→ **WHAT YOU SHOULD DO**: Select the lines that hold the word "code" and copy each one.

→ **CAD and scene scripts**:
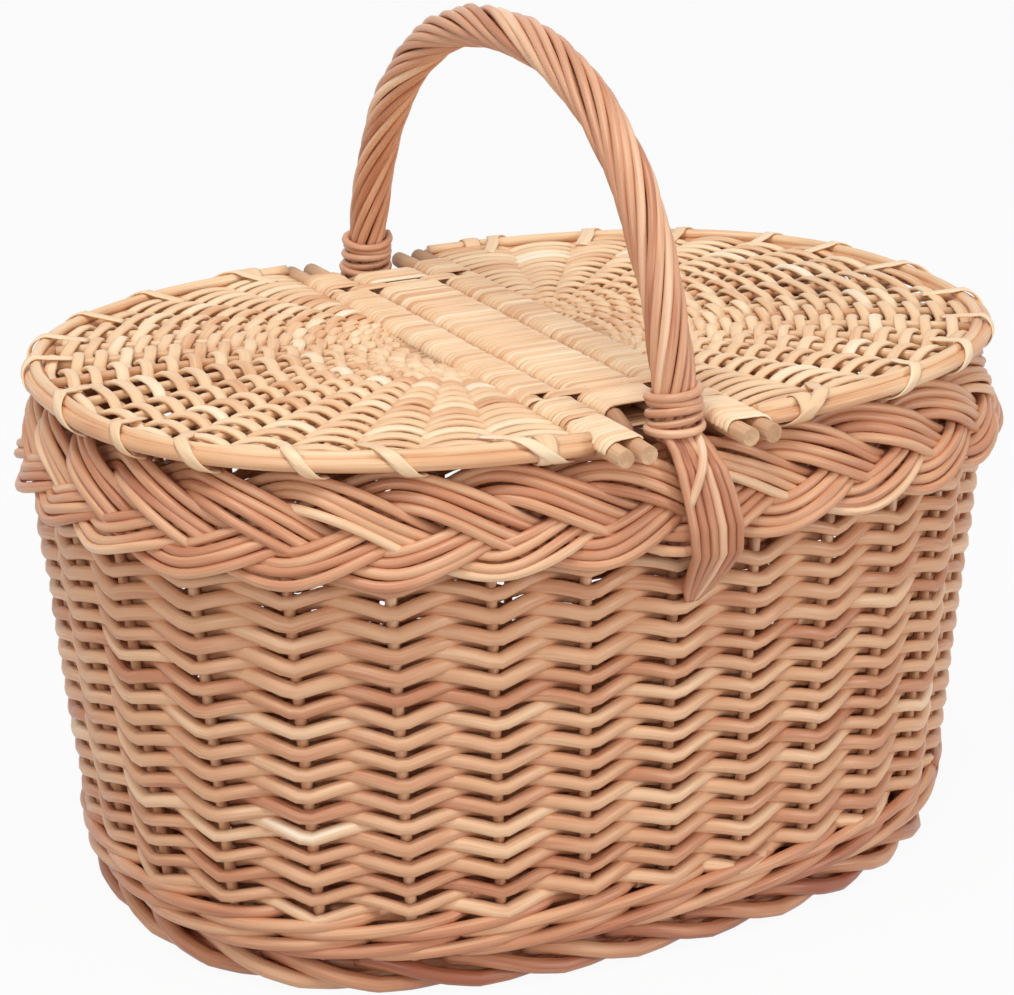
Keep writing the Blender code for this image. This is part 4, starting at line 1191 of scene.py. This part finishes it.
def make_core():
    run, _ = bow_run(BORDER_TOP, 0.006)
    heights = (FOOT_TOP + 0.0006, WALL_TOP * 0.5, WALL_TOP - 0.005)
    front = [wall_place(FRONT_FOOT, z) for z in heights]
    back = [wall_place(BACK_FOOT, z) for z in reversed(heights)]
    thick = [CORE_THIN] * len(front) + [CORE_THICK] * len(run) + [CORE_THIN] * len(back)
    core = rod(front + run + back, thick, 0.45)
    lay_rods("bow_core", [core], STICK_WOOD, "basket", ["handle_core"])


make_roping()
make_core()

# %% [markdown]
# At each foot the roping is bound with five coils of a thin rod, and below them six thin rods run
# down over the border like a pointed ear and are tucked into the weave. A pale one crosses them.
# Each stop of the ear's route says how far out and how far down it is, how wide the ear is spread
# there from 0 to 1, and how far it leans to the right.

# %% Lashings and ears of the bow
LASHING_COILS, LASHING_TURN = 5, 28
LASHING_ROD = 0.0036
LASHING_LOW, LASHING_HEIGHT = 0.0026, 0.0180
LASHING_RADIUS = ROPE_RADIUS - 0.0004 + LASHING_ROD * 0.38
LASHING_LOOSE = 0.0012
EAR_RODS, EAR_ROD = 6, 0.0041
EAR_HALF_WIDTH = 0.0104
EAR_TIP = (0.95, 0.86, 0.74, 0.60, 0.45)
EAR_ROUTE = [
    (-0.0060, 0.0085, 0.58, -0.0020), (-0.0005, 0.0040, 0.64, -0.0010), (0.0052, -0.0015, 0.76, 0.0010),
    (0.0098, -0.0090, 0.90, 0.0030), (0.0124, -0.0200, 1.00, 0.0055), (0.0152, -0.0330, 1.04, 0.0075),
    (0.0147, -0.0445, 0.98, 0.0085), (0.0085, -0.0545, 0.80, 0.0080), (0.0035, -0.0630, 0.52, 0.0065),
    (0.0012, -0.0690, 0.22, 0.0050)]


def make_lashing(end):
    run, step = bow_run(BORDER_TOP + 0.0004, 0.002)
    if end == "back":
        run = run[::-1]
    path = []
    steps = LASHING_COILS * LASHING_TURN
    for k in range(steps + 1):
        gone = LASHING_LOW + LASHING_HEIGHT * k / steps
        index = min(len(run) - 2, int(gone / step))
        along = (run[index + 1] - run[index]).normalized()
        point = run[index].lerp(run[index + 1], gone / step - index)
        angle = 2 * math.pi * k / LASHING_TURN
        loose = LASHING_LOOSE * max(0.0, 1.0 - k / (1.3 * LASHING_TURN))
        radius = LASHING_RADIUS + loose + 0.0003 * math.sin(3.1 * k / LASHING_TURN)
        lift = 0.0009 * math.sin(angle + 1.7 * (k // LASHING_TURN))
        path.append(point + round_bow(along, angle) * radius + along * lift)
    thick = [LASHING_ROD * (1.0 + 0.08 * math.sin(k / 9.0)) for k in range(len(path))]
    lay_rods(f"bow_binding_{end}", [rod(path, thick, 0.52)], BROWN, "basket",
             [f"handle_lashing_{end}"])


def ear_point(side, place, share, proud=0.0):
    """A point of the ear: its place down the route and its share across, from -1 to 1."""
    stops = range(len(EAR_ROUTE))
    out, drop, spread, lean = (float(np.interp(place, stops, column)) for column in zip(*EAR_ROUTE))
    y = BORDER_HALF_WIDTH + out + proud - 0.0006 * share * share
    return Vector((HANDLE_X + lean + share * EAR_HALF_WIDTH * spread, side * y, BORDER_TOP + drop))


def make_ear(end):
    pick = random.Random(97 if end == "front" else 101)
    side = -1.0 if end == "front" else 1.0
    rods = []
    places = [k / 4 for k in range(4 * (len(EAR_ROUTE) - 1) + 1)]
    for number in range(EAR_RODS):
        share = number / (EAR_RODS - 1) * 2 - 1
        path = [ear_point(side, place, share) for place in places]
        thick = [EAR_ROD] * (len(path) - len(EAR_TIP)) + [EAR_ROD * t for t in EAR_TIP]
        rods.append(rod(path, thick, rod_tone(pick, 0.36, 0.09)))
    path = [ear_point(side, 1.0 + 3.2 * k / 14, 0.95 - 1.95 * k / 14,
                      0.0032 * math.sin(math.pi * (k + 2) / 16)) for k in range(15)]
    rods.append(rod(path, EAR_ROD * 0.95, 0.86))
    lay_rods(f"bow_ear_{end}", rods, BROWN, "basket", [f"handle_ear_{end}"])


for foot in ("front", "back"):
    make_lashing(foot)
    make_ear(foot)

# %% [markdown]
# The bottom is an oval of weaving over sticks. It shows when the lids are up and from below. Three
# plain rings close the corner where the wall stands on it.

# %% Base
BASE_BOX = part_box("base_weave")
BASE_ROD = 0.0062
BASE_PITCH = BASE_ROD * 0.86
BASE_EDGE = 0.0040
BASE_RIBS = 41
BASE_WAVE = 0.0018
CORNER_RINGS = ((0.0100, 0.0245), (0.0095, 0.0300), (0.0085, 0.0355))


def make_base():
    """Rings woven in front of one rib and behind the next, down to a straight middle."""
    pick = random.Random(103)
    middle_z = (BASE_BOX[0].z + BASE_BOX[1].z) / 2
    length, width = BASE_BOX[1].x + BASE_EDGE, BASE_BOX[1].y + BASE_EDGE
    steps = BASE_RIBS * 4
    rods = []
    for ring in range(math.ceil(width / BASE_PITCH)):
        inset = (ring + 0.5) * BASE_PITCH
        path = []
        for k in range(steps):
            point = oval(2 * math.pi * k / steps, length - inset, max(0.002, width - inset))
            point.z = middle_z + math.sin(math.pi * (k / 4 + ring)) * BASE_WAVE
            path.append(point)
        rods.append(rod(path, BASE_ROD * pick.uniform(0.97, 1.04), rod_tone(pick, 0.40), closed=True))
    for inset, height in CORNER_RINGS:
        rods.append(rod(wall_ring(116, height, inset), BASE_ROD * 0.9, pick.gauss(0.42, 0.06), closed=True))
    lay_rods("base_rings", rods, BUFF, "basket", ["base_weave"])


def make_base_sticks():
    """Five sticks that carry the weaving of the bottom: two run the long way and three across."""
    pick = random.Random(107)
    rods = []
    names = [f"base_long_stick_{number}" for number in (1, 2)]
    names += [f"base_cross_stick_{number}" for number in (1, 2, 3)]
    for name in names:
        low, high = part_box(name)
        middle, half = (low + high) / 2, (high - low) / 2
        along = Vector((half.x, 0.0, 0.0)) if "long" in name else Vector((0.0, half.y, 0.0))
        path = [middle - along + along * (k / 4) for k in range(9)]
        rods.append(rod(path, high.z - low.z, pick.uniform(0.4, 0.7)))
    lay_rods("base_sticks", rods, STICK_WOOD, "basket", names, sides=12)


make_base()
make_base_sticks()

--

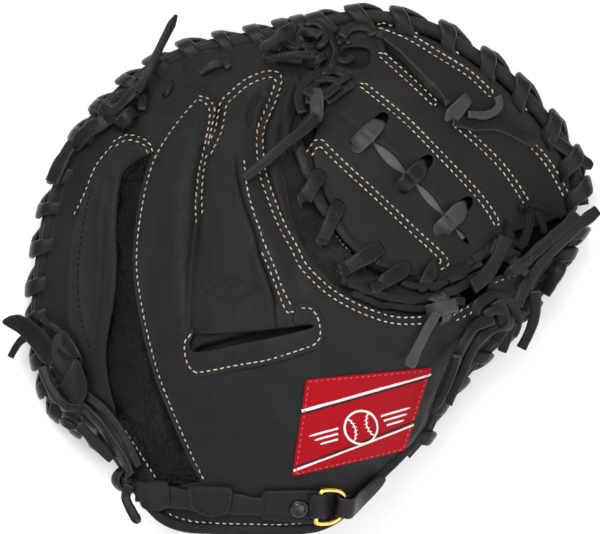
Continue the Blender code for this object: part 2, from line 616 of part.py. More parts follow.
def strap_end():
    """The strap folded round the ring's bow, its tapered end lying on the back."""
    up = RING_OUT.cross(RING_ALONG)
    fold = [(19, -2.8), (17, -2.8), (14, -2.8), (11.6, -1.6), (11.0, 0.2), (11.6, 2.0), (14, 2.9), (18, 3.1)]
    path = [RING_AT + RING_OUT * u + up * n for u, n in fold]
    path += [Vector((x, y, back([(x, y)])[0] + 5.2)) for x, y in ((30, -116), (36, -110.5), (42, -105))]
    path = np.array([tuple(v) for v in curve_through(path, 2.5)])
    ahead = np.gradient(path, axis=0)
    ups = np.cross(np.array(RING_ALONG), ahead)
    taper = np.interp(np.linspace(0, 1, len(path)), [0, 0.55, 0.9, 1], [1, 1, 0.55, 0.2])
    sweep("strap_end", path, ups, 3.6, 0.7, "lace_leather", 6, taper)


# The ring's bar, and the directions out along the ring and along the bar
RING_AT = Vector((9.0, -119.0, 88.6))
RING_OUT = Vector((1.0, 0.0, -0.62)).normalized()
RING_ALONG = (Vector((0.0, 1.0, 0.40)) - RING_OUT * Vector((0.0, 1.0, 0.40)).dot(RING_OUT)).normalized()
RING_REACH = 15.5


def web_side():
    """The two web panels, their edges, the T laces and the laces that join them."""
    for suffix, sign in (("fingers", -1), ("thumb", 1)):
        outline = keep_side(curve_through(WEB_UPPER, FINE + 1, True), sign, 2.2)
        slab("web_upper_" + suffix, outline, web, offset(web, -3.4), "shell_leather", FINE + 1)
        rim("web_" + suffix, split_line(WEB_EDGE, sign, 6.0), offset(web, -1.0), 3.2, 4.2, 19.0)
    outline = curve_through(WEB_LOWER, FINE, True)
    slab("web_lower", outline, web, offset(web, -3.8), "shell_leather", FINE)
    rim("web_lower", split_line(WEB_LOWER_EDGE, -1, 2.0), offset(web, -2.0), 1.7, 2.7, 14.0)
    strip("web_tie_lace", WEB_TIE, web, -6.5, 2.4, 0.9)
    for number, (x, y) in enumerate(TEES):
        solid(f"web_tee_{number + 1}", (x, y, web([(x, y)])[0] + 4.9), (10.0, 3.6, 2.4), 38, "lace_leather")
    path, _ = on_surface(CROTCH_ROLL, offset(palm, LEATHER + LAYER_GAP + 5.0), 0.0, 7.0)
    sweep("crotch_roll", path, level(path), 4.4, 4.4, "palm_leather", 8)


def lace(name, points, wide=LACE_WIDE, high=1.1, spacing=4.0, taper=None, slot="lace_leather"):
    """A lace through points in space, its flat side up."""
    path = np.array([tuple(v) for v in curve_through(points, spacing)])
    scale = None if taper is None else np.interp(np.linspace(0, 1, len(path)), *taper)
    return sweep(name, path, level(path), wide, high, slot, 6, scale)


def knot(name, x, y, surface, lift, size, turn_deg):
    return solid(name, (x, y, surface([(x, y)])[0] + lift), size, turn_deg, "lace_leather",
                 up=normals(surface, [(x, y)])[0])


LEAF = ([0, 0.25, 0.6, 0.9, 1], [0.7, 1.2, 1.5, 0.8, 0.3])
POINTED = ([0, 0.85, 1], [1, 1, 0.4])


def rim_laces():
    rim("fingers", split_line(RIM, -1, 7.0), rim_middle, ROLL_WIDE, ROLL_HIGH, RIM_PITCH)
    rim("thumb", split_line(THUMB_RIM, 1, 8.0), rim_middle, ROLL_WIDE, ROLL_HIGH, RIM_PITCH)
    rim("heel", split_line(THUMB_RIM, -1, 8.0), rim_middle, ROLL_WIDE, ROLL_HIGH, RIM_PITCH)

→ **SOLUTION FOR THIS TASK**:
Keep writing the Blender code for this image. This is part 4, starting at line 1191 of scene.py. This part finishes it.
Continue the Blender code for this object: part 2, from line 616 of part.py. More parts follow.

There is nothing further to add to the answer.